Panel discussion on multidimensional inequality in Indonesia
Income inequality in Indonesia has soared over the last two decades. This trend has generated a dynamic dialogue in the country on how to implement relevant commitments of the 2030 Agenda for Sustainable Development and ensure that no one is left behind. To strengthen this dialogue, ESCAP supported the Indonesia Development Forum 2017 (IDF 2017), which took place on 9-10 August 2017 in Jakarta, with the theme of “Fighting Inequality for Better Growth”. IDF 2017 featured many interactive panels, where trends and promising policies were discussed. For example, the Government of Indonesia has set a very promising target of reducing the Gini income index from 0.40 (2015) to 0.36 by 2020.

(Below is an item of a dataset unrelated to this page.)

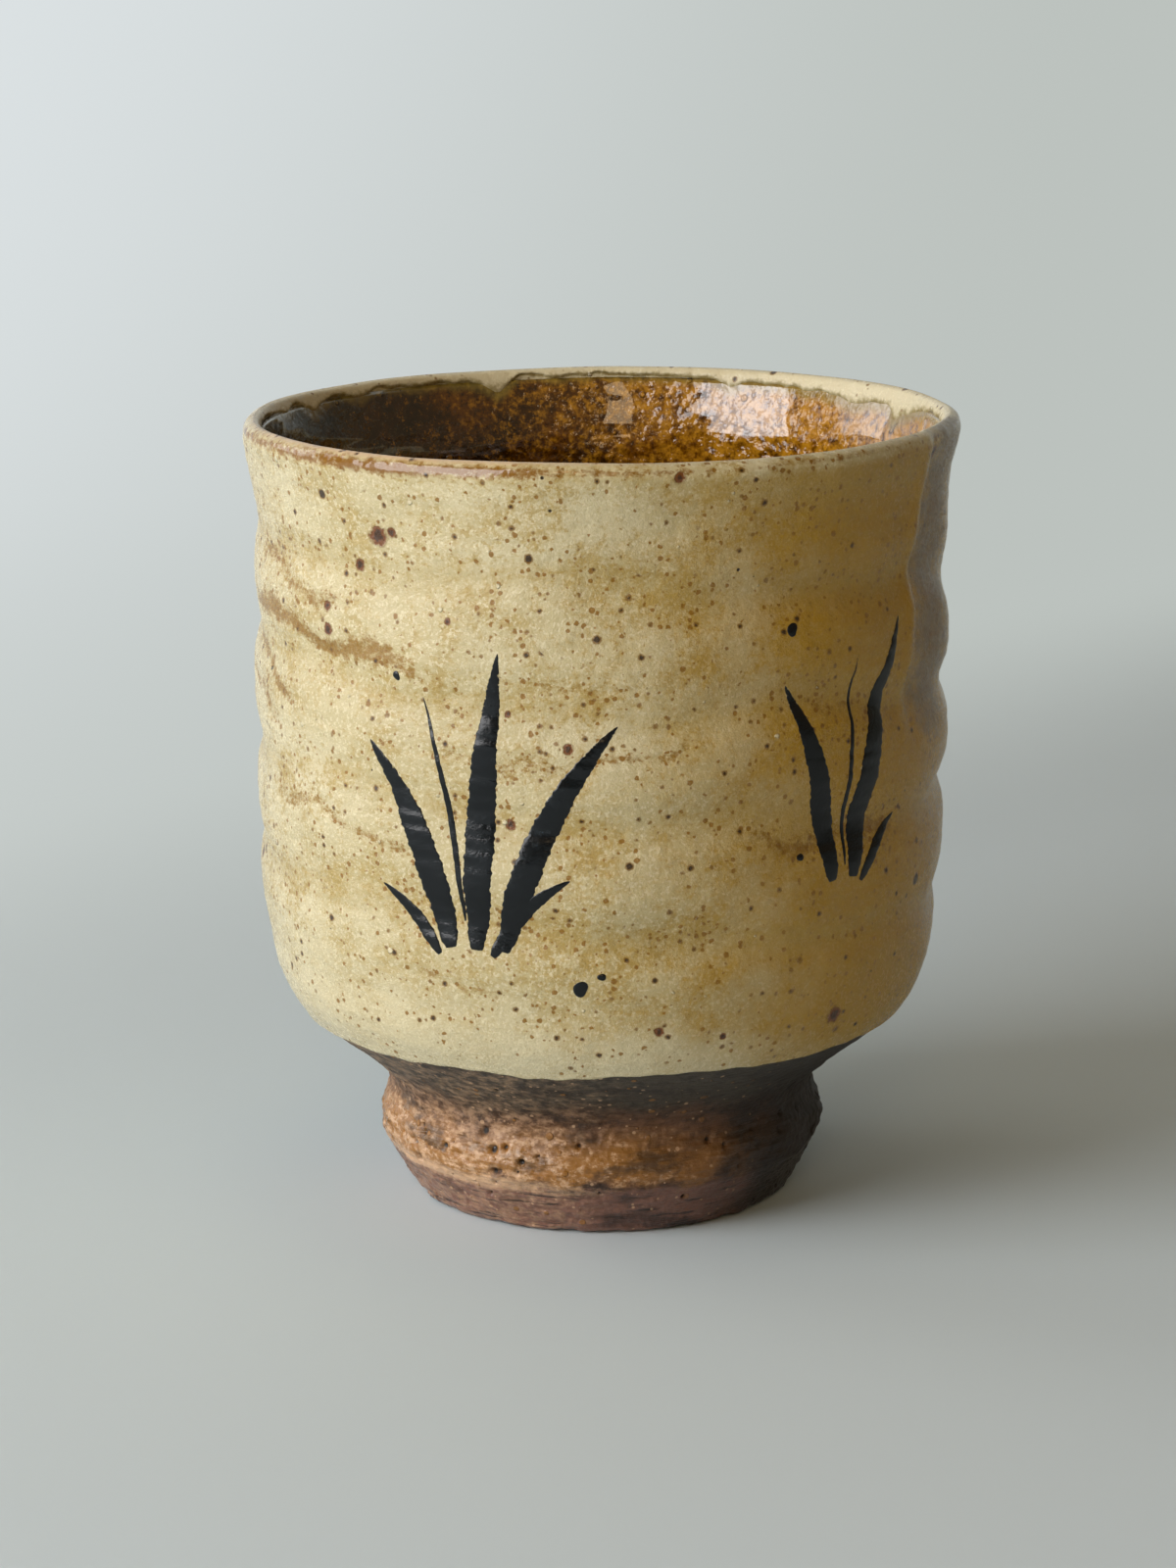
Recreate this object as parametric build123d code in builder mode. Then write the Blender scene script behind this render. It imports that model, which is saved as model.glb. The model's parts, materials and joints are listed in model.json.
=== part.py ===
from build123d import *

import os
from math import cos, radians, sin

# A thrown yunomi tea cup: one fired stoneware body with a carved foot ring, an ash glaze outside that
# laps over the lip, an amber glaze inside, and iron brushwork let into the outer glaze.
# Millimetres, +Z up, origin on the table at the middle of the foot ring.
# The wall is a ruled skin through circles. Their centres walk round the axis once for each turn of
# the throwing spiral, so a ridge on one side faces a groove on the other, as fingers leave it.

# Outside of the glazed wall
cup_height = 90.2
belly_radius = 39.3
belly_height = 56.0
hip_height = 31.0
hip_draw = 1.0
waist_draw = 0.5
lip_rise = 10.7
lip_flare = 1.6
lip_drop = 1.4
glaze_line_height = 22.5
turn_rise = 2.3
turn_draw = 1.6
glaze_line_draw = 1.9

# Throwing spiral
ring_pitch = 12.4
ring_drift = 0.45
ring_crest_height = 48.5
ring_sections = 3
ring_fade = 8.0
hand_drift = 0.1

# Bare foot
foot_base_radius = 21.8
foot_bulge = 3.9
foot_bulge_height = 8.8
foot_bulge_width = 2.2
foot_neck_draw = 1.2
foot_neck_height = 12.6
foot_neck_width = 2.0
foot_ring_width = 5.2
recess_depth = 7.5
floor_thickness = 7.5

# Thickness of the whole wall, and the inside of the mouth
floor_radius = 19.5
bowl_rise = 14.0
bowl_wall = 3.7
hip_fairing = 5.0
waist_wall = 2.6
mouth_wall = 1.6
mouth_crest_width = 0.5
throat_drop = 6.2
lap_depth = 2.4

# Finger mark down the right side, from the belly to the lip: a wedge, steep in front and shallow
# behind. Its azimuth runs from the front, -Y, towards +X.
mark_azimuth = 62.0
mark_rise = 3.2
mark_front_width = 6.0
mark_back_width = 18.0
mark_clearance = 3.0
mark_stations = (
    # rise above the waist, depth under the waist's radius, and shift towards the back
    (-25.0, -0.7, -3.0),
    (-1.0, 0.85, 0.0),
    (12.0, -1.6, 2.0),
)

# Coats of glaze
hip_coat = 0.8
waist_coat = 0.7
glaze_edge = 0.5
lip_coat = 0.6
liner_coat = 0.5

# Brushwork: clumps of reed leaves. Azimuths run from the front, -Y, towards +X.
reed_foot_height = 37.0
leaf_length = 30.0
leaf_width = 3.2
leaf_foot_width = 1.2
leaf_spacing = 3.0
leaf_bend = 0.45
brush_reach = 3.0
brush_depth = 7.5
reed_clumps = {
    # name: azimuth in degrees, rise of the feet in leaf lengths,
    # then lean in degrees and length in leaf lengths of each leaf
    "brush_reeds_front": (-20, 0.0, ((-20, 0.8), (3, 1.1), (22, 0.93))),
    "brush_reeds_side": (42, 0.2, ((-13, 0.77), (12, 0.95))),
    "brush_reeds_back": (168, 0.03, ((-10, 1.07), (17, 0.83))),
}

# Radii and heights that follow, from the foot up
foot_bulge_radius = foot_base_radius + foot_bulge
foot_neck_radius = foot_bulge_radius - foot_neck_draw
hip_radius = belly_radius - hip_draw
turn_radius = hip_radius - turn_draw
glaze_line_radius = turn_radius - glaze_line_draw
waist_radius = belly_radius - waist_draw
lip_radius = waist_radius + lip_flare
floor_height = recess_depth + floor_thickness
bowl_height = floor_height + bowl_rise
bowl_radius = hip_radius - bowl_wall
turn_height = glaze_line_height + turn_rise
wall_foot_height = hip_height + hip_fairing
waist_height = cup_height - lip_rise
throat_height = cup_height - throat_drop
lap_height = cup_height - lap_depth
clay_top = cup_height - lip_drop


def centre(height, drift):
    """Centre of a section: it walks once round the axis in each turn of the throwing spiral."""
    walk = radians(360 * (ring_crest_height - height) / ring_pitch)
    return (-drift * cos(walk), -drift * sin(walk))


def thrown(stations):
    """Solid with a ruled skin through one circle per station of height, radius and drift."""
    with BuildPart() as blank:
        for height, radius, drift in stations:
            with BuildSketch(Plane.XY.offset(height)):
                with Locations(centre(height, drift)):
                    Circle(radius)
        loft(ruled=True)
    return blank.part


def turned(*corners):
    """Solid turned about the axis, from a profile of radius and height pairs that starts and ends on it."""
    with BuildPart() as blank:
        with BuildSketch(Plane.XZ):
            with BuildLine():
                Polyline(*corners, close=True)
            make_face()
        revolve(axis=Axis.Z)
    return blank.part


def wall_radius(height):
    """Mean outside radius from hip to waist, full at the belly."""
    if height < belly_height:
        swell, reach = belly_radius - hip_radius, belly_height - hip_height
    else:
        swell, reach = belly_radius - waist_radius, waist_height - belly_height
    return belly_radius - swell * abs((height - belly_height) / reach) ** 3


def ringed_wall():
    """Stations of the ringed wall, the drift fading out towards hip and waist."""
    steps = round(ring_sections * (waist_height - hip_height) / ring_pitch)
    for i in range(steps + 1):
        height = hip_height + (waist_height - hip_height) * i / steps
        fade = min(1, (height - hip_height) / ring_fade, (waist_height - height) / ring_fade)
        yield (height, wall_radius(height), hand_drift + (ring_drift - hand_drift) * fade)


def finger_mark(cover):
    """Wedge that the finger took out of the wall, moved in by the coat that covers the surface it cuts."""
    turn = radians(mark_azimuth)
    with BuildPart() as wedge:
        for rise, depth, shift in mark_stations:
            root = waist_radius - cover - depth
            side = root + mark_rise
            clear = side + mark_clearance
            with BuildSketch(
                Plane((0, 0, waist_height + rise), x_dir=(sin(turn), -cos(turn), 0), z_dir=(0, 0, 1))
            ):
                with BuildLine():
                    Polyline(
                        (root, shift),
                        (side, shift + mark_back_width),
                        (clear, shift + mark_back_width),
                        (clear, shift - mark_front_width),
                        (side, shift - mark_front_width),
                        close=True,
                    )
                make_face()
        loft(ruled=True)
    return wedge.part


# Outside of the glaze from the glaze line up
glaze_form = thrown(
    [
        (glaze_line_height, glaze_line_radius, 0),
        (turn_height, turn_radius, hand_drift),
        *ringed_wall(),
        (clay_top, lip_radius, 0),
        (cup_height, lip_radius - mouth_wall + mouth_crest_width, 0),
    ]
)

# Outside of the clay under the glaze: rounded hip, straight wall, flared lip
straight_radius = waist_radius - waist_coat
with BuildPart() as wall_form:
    add(
        thrown(
            [
                (glaze_line_height, glaze_line_radius - glaze_edge, 0),
                (turn_height, turn_radius - hip_coat, hand_drift),
                (hip_height, hip_radius - hip_coat, hand_drift),
                (wall_foot_height, straight_radius, 0),
            ]
        )
    )
    with BuildSketch(Plane.XY.offset(wall_foot_height)):
        Circle(straight_radius)
    extrude(amount=waist_height - wall_foot_height)
    add(
        thrown(
            [
                (waist_height, straight_radius, 0),
                (clay_top, lip_radius - lip_coat, hand_drift),
            ]
        )
    )

# Bare foot, turned with a full bulge under a narrow neck
foot_form = turned(
    (0, 0),
    (foot_base_radius, 0),
    (foot_bulge_radius, foot_bulge_height - foot_bulge_width / 2),
    (foot_bulge_radius, foot_bulge_height + foot_bulge_width / 2),
    (foot_neck_radius, foot_neck_height - foot_neck_width / 2),
    (foot_neck_radius, foot_neck_height + foot_neck_width / 2),
    (glaze_line_radius - glaze_edge, glaze_line_height),
    (0, glaze_line_height),
)


def hollow(coat):
    """Space inside the cup, grown by a coat: a turned bowl below, a thrown throat above it."""
    with BuildPart() as space:
        add(
            turned(
                (0, floor_height - coat),
                (floor_radius, floor_height - coat),
                (bowl_radius + coat, bowl_height),
                (0, bowl_height),
            )
        )
        add(
            thrown(
                [
                    (bowl_height, bowl_radius + coat, 0),
                    (throat_height, waist_radius - waist_wall + coat, hand_drift),
                    (cup_height, lip_radius - mouth_wall + coat, 0),
                ]
            )
        )
    return space.part


drink_space = hollow(0)
clay_hollow = hollow(liner_coat)

# Fired clay: wall, floor and foot ring in one piece
with BuildPart() as clay_body:
    add(foot_form)
    add(wall_form.part)
    add(finger_mark(waist_coat), mode=Mode.SUBTRACT)
    add(clay_hollow, mode=Mode.SUBTRACT)
    with BuildSketch():
        Circle(foot_base_radius - foot_ring_width)
    extrude(amount=recess_depth, mode=Mode.SUBTRACT)
clay_body.part.label = "clay_body"

# Amber lining from the floor up to just under the lip
with BuildPart() as liner_glaze:
    add(clay_hollow)
    add(drink_space, mode=Mode.SUBTRACT)
    split(bisect_by=Plane.XY.offset(lap_height), keep=Keep.BOTTOM)
liner_glaze.part.label = "liner_glaze"

# Ash glaze over the outside and the lip, before the brushwork is let in
with BuildPart() as whole_coat:
    add(glaze_form)
    add(finger_mark(0), mode=Mode.SUBTRACT)
    add(drink_space, mode=Mode.SUBTRACT)
    add(clay_body.part, mode=Mode.SUBTRACT)
    add(liner_glaze.part, mode=Mode.SUBTRACT)


def leaf(foot_x, foot_z, lean, length):
    """Outline of one brushed leaf: fine at the foot, full at the bend, ending in a point."""
    foot = Vector(foot_x, foot_z)
    bend = foot + Vector(0, leaf_bend * length).rotate(Axis.Z, -lean / 2)
    tip = foot + Vector(0, length).rotate(Axis.Z, -lean)
    Polyline(
        foot - (leaf_foot_width / 2, 0),
        foot + (leaf_foot_width / 2, 0),
        bend + (leaf_width / 2, 0),
        tip,
        bend - (leaf_width / 2, 0),
        close=True,
    )


def brushed(azimuth, rise, leaves):
    """One clump of leaves, let into the glaze over the wall that faces the azimuth."""
    foot_z = reed_foot_height + rise * leaf_length
    turn = radians(azimuth)
    outward = Vector(sin(turn), -cos(turn), 0)
    paper = Plane(outward * (belly_radius + brush_reach), x_dir=(cos(turn), sin(turn), 0), z_dir=outward)
    with BuildPart() as clump:
        for i, (lean, share) in enumerate(leaves):
            foot_x = leaf_spacing * (i - (len(leaves) - 1) / 2)
            with BuildSketch(paper):
                with BuildLine():
                    leaf(foot_x, foot_z, lean, share * leaf_length)
                make_face()
            extrude(amount=-brush_depth)
        add(whole_coat.part, mode=Mode.INTERSECT)
    return clump.part


marks = []
for name, (azimuth, rise, leaves) in reed_clumps.items():
    mark = brushed(azimuth, rise, leaves)
    mark.label = name
    marks.append(mark)

# Ash glaze with the brushwork let in
with BuildPart() as outer_glaze:
    add(whole_coat.part)
    add(marks, mode=Mode.SUBTRACT)
outer_glaze.part.label = "outer_glaze"

os.makedirs("parts", exist_ok=True)
for piece in (clay_body.part, liner_glaze.part, outer_glaze.part, *marks):
    export_step(piece, f"parts/{piece.label}.step")
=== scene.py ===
"""Thrown yunomi tea cup: fired clay, glazes and brushwork round the packed frame, in a plain studio."""

import json
import math

import bpy
import numpy as np
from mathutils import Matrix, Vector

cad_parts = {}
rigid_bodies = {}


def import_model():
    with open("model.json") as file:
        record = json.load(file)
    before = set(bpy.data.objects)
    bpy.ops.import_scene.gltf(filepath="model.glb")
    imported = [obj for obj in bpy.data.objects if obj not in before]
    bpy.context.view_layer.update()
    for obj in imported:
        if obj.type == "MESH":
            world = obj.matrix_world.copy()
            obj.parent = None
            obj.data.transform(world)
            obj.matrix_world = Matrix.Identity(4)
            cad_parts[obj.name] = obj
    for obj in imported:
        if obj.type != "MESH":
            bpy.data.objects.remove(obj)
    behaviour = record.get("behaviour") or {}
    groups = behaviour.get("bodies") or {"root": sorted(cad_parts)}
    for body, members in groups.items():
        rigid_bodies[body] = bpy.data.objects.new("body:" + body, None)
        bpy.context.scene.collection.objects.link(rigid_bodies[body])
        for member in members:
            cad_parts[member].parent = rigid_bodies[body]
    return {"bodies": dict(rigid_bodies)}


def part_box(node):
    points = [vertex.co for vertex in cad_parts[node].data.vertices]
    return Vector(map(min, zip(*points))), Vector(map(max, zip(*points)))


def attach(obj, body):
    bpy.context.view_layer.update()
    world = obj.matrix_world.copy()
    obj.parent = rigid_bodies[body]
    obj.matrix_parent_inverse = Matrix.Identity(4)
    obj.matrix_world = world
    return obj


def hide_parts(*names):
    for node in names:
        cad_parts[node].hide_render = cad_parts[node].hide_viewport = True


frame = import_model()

bl_info = {
    "name": "Thrown Tea Cup",
    "version": (1, 0, 0),
    "blender": (4, 5, 0),
    "location": "3D View > Sidebar > Tea Cup",
    "description": "Builds a glazed stoneware tea cup with brushed reeds, in a plain studio",
    "category": "Add Mesh",
}

MM = 0.001
TURN = 2 * math.pi
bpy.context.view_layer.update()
COAT_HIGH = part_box("outer_glaze")[1]
BODY = next(iter(frame["bodies"]))


# ---- settings


def length(name, description, default):
    """A size in metres that the sidebar shows with its unit."""
    return bpy.props.FloatProperty(
        name=name, description=description, default=default, unit="LENGTH", subtype="DISTANCE", precision=5
    )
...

During IDF 2017, ESCAP co-organized, together with Bappenas and Indonesia’s key development partners, two session that discussed solutions for addressing inequality. The first of the two sessions focused on analyzing Inequality of Opportunity in Indonesia, based on a study (http://www.unescap.org/resources/working-paper-equality-opportunity-indo...) commissioned by ESCAP as part of a global UN initiative on socioeconomic inequalities. The study reviewed progress in key opportunities: health, education, employment, water and sanitation and clean energy access. The paper concludes that despite significant progress in reducing poverty and improving access to opportunities for all, several gaps remained. In some cases, inequality had even increased, as was the case, for example, in the widening gap in the number of years of education between families in the lowest 40 per cent and top 10 per cent.
The second session discussed broader regional issues in understanding Multi-dimensional Inequality in Asia and the Pacific. The speakers in the panel concluded that a neglected area of research was inequality in quality of available services. For example, although primary education goals may have been already achieved, the effective literacy rates of primary school children vary dramatically within and across countries. Speakers identified various drivers of these inequalities, including sometimes poorly designed policy interventions. In prioritizing interventions for the future, many participants emphasized the importance of focusing on early childhood development and on upper secondary education, as well as on better design of tax and transfer schemes.